For decades, radio telemetry has been the go-to method for anyone seeking to track and understand animal movements. This is because the radio-transmitters are relatively inexpensive and can also be made to track even the smallest of animals. But the effort involved, in proportion to the results accrued, has always been significant and costly. Researchers will spend hours traipsing across vast (and sometimes inhospitable terrain) whilst holding a radio-receiver and yagi antenna aloft in the hope of detecting their tagged animals - one animal at a time. Wildlife Drones works with government departments, Universities, environmental consultants and private industries worldwide to assist clients with impact assessments and provide monitoring solutions for native and endangered species as well as manage invasive species populations.


A Customer Story


From tracking Giant Hornets in Washington State to Pangolins in Vietnam


Washington Department of Agriculture partnerd up with Wildlife Drones and ATS to track this invasive species.
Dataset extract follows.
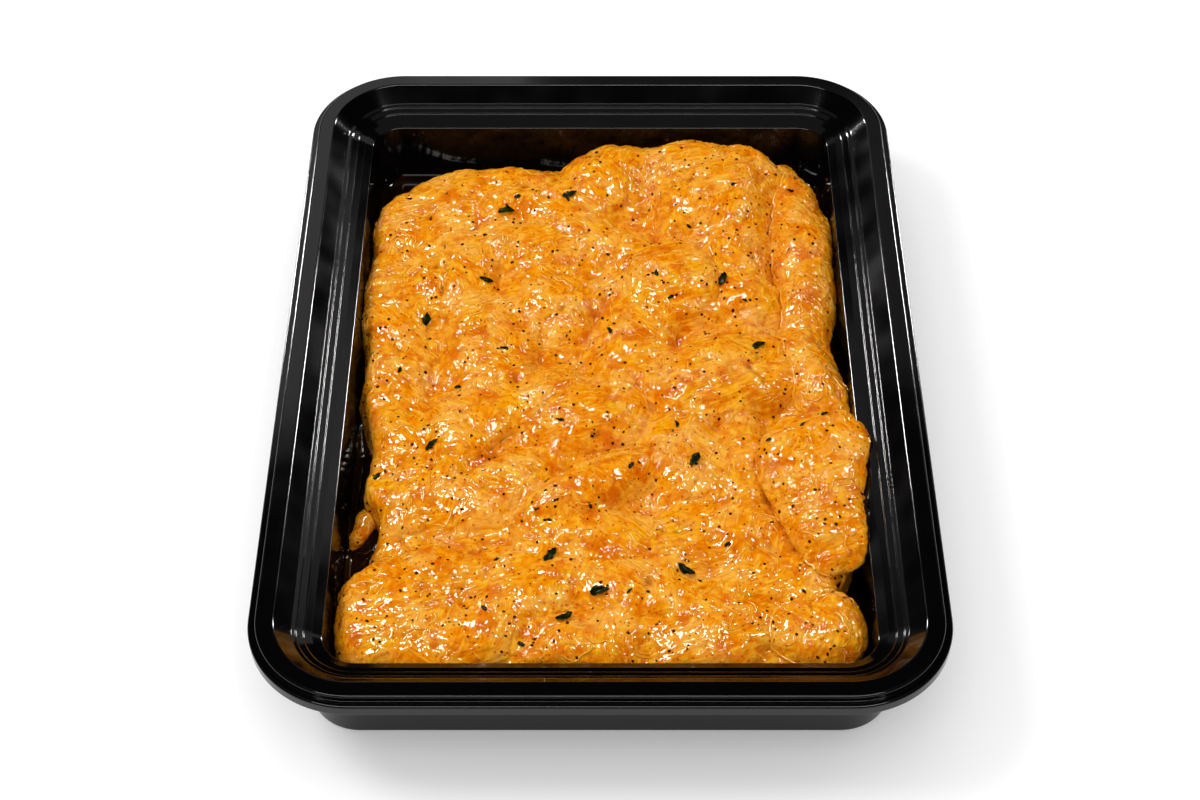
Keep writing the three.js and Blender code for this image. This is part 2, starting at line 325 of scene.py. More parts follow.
@dataclass(frozen=True)
class Lobes:
    """A field of soft lobes that press and fold over each other, each long one way and tipped across it."""

    spacing: float
    height: float
    seed: int
    stretch: float = 1.6
    tilt: float = 1.0
    sharpness: float = 22.0

    def over(self, points: np.ndarray) -> tuple[np.ndarray, np.ndarray]:
        """Works out the lobes at many points.

        Args:
            points: Rows of x, y and z in millimetres.

        Returns:
            The height of each point, about 0 on average, and three random numbers of its lobe.
        """
        scaled = points / self.spacing
        corner = np.floor(scaled)
        nearest = np.full(len(points), np.inf)
        own = np.zeros((len(points), 3))
        weights = np.zeros(len(points))
        heights = np.zeros(len(points))
        for offset in np.ndindex(3, 3, 3):
            cell = corner + np.array(offset) - 1
            away = scaled - cell - Noise.draws(cell, self.seed)
            lobe = Noise.draws(cell, self.seed + 1)
            cos, sin = np.cos(2 * np.pi * lobe[:, 0]), np.sin(2 * np.pi * lobe[:, 0])
            along = (away[:, 0] * cos + away[:, 1] * sin) / self.stretch
            across = away[:, 1] * cos - away[:, 0] * sin
            distance = np.sqrt(along**2 + across**2 + away[:, 2] ** 2)
            weight = np.exp(-self.sharpness * distance)
            weights += weight
            heights += weight * (0.6 - distance**2 + self.tilt * (lobe[:, 1] - 0.5) * across)
            closer = distance < nearest
            nearest[closer] = distance[closer]
            own[closer] = lobe[closer]
        return self.height * heights / weights, own


@dataclass(frozen=True)
class Strands:
    """Fibres that run three ways and bend softly, each way in patches of its own."""

    width: float = 1.1
    height: float = 0.22
    stretch: float = 6.0
    turns: tuple[float, float, float] = (15.0, 70.0, 130.0)
    bend: float = 3.0
    bend_grain: float = 14.0
    patch: float = 15.0
    seed: int = 71

    def over(self, points: np.ndarray) -> np.ndarray:
        """Works out the strands' height at many points.

        Args:
            points: Rows of x, y and z in millimetres.

        Returns:
            One height for each point.
        """
        bent = points + self.bend * Noise.soft(points, self.bend_grain, self.seed)
        chosen = Noise.soft(points, self.patch, self.seed + 1)
        heights, weights = np.zeros(len(points)), np.zeros(len(points))
        for turn, share in zip(np.radians(self.turns), chosen.T):
            along = (bent[:, 0] * np.cos(turn) + bent[:, 1] * np.sin(turn)) / self.stretch
            across = bent[:, 1] * np.cos(turn) - bent[:, 0] * np.sin(turn)
            laid = np.stack([along, across, bent[:, 2]], axis=-1)
            wave = Noise.soft(laid, self.width, self.seed + 2)[:, 0]
            weight = np.exp(7 * share)
            heights += weight * (1 - 2 * np.sqrt(wave**2 + 0.03))
            weights += weight
        return self.height * heights / weights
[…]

“The idea is after we have tagged a hornet is to be able to get up in the air and go over some of these barriers and allow us to put a bettermsignal on that tracking tag and allow us to get to it a lot safer than we’ve been able to do in the past.” said Sven-Erik Spichiger, Washington State Department of Agriculture (WSDA) managing entomologist in an interview with Washington State news.


The tiny transmitter T15 from ATS weighs only 0.15 g and will be tied to the back of the Giant Hornet to lead researchers to their nest.


Radio-tracking animals is often no walk in the park. In fact, the landscape can be physically difficult and sometimes downright dangerous to navigate. Radio-tracking pangolins with handheld equipment on foot was a near impossible task. Researchers would often spend days navigating dense and rugged terrain just to locate a single animal. With Wildlife Drones, Save Vietnam’s Wildlife has been able to rapidly radio-track multiple pangolins all at the same time. This increased monitoring capacity has allowed SVW to deepen their understanding of the pangolins’ survival in wild reserves.


A founder quote


“By tracking from up high, the likelihood of detecting tag signals is increased due to improved line of sight with the tagged animals, rather than the signals being blocked by trees, rocks and buildings on the ground. Our technology can also track up to 40 uniquely tagged animals simultaneously, saving a huge amount of time and effort for the field team” said Dr Saunders, Founder, CEO and Chief Remote Pilot at Wildlife Drones.